Define Who You Want to Be and How to Relate
In this unique time, more than ever, we need to be clear about how we want to relate to each other. We need to create new habits, new rituals.
- How do we manage emotions? How can we share what we feel and how do we want others to react? Maybe we want to talk about it or walk. Respect each other’s ways and needs.
- How do we define space for everyone? Where is my territory, and where is yours? How do we accommodate overlap? Where and when do I work? Where and when do I rest or recover? Use props if necessary to show you are not available. Who cleans up, when?
- How do we talk to each other? There is much to bet that at some point, we will burst. We can be accommodating at first, but then, like with cabin fever, we can’t contain ourselves. What is the protocol then? How do we share what is not working? Do we ask to discuss it? Do we put it on a board and tackle it at the same time every day? Do we have a special meeting at the end of the day?
- How do we see the bright side of life? How do we appreciate one another when we are so close, for so long? The magic ratio of relationships is five positive encounters for one negative (John Gottman). Appreciate all the little things that make you laugh, soft, in awe, happy.

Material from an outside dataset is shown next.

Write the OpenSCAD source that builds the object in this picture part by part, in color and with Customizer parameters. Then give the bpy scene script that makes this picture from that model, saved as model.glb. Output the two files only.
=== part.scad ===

- Define a clear routine that separates work and leisure. Get dressed during the week, but you can stay in pajama during the weekend. Make sure you bring cycles, some order. If you have kids, maintain as much as possible the rhythm of school: work, break, work, eat, play, work, play, work.
Trust the System to Be Naturally Creative and Intelligent
Don’t try to control everything, be clear about who you want to be and how you want to relate. For the rest, trust the system to be resilient, to come up with a surprising power to adapt. Breathe. It might be a blessing in disguise, so be ready to capture the beauty that lockdown has to offer.